## Description of the task
Only the lines from the one containing "finish(block, ACRYLIC, roughness=0.05)" down to the one containing "record = json.load(file)", inclusive, are to be quoted exactly.

-- begin Data block --

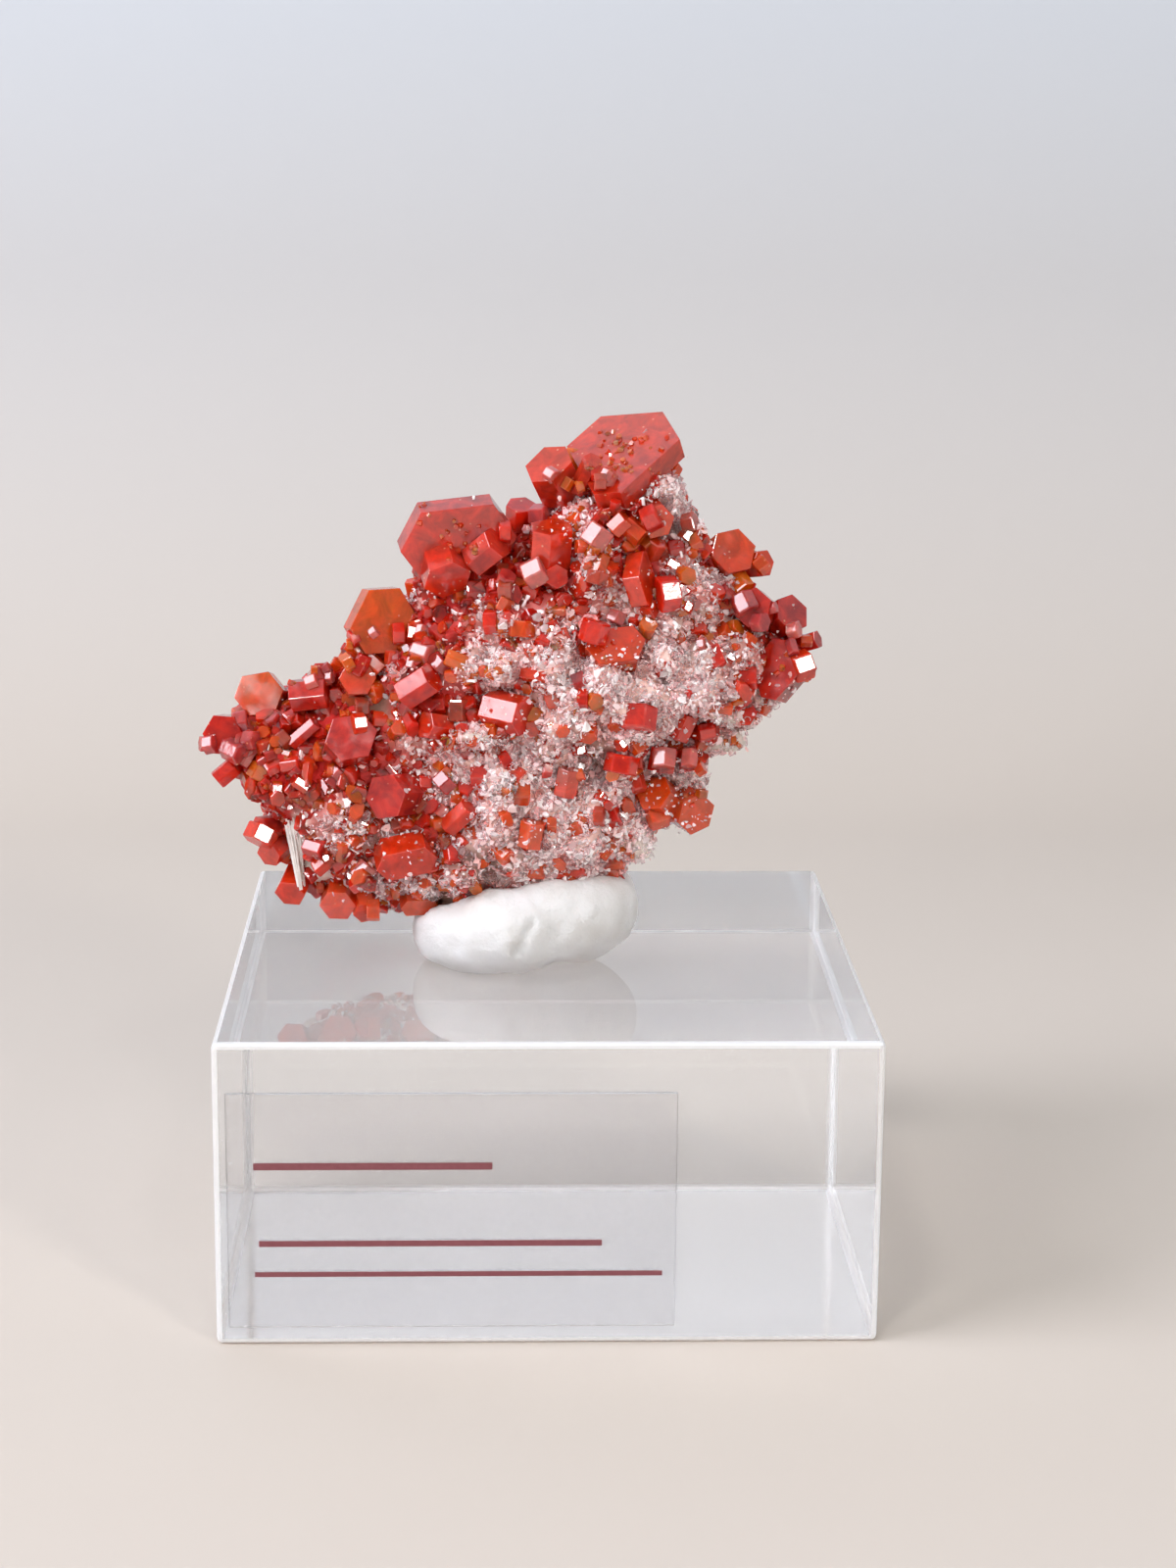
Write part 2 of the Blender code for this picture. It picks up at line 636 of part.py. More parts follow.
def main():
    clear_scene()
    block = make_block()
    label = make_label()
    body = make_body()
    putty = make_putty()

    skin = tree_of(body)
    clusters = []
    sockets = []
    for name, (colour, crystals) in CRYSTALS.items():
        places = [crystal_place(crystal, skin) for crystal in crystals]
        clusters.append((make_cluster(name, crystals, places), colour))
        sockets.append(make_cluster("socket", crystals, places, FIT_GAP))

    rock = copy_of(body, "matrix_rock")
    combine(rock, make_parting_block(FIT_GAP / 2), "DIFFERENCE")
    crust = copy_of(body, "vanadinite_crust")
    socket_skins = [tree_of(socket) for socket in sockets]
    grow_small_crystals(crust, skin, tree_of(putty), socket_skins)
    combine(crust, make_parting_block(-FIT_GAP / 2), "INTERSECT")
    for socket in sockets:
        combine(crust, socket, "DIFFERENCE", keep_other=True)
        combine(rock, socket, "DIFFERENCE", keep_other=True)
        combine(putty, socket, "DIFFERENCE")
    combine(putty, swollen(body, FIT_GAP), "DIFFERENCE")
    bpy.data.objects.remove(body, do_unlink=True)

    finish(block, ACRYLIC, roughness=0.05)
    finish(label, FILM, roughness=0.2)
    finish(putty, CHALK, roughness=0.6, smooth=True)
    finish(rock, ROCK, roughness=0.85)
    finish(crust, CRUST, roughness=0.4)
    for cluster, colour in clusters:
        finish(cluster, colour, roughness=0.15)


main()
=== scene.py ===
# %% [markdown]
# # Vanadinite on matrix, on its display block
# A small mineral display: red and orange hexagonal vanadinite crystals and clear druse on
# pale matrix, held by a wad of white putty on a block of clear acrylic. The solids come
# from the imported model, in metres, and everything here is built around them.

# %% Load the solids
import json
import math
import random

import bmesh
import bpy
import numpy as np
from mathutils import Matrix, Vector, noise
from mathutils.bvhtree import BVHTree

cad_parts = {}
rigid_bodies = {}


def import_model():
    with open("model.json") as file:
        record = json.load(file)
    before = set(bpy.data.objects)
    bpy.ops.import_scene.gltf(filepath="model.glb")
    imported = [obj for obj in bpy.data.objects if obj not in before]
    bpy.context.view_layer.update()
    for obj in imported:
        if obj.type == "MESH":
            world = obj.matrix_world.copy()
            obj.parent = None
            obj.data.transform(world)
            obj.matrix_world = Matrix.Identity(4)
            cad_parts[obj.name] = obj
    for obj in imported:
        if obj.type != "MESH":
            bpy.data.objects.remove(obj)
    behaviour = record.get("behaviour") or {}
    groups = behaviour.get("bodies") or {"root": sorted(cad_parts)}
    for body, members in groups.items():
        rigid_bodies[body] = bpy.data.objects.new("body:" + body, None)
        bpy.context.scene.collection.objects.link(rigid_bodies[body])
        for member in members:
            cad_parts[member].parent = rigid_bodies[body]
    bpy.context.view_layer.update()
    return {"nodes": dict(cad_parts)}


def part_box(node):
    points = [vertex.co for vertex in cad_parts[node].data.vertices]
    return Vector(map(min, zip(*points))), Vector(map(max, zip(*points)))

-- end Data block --

## Expected answer
    finish(block, ACRYLIC, roughness=0.05)
    finish(label, FILM, roughness=0.2)
    finish(putty, CHALK, roughness=0.6, smooth=True)
    finish(rock, ROCK, roughness=0.85)
    finish(crust, CRUST, roughness=0.4)
    for cluster, colour in clusters:
        finish(cluster, colour, roughness=0.15)


main()
=== scene.py ===
# %% [markdown]
# # Vanadinite on matrix, on its display block
# A small mineral display: red and orange hexagonal vanadinite crystals and clear druse on
# pale matrix, held by a wad of white putty on a block of clear acrylic. The solids come
# from the imported model, in metres, and everything here is built around them.

# %% Load the solids
import json
import math
import random

import bmesh
import bpy
import numpy as np
from mathutils import Matrix, Vector, noise
from mathutils.bvhtree import BVHTree

cad_parts = {}
rigid_bodies = {}


def import_model():
    with open("model.json") as file:
        record = json.load(file)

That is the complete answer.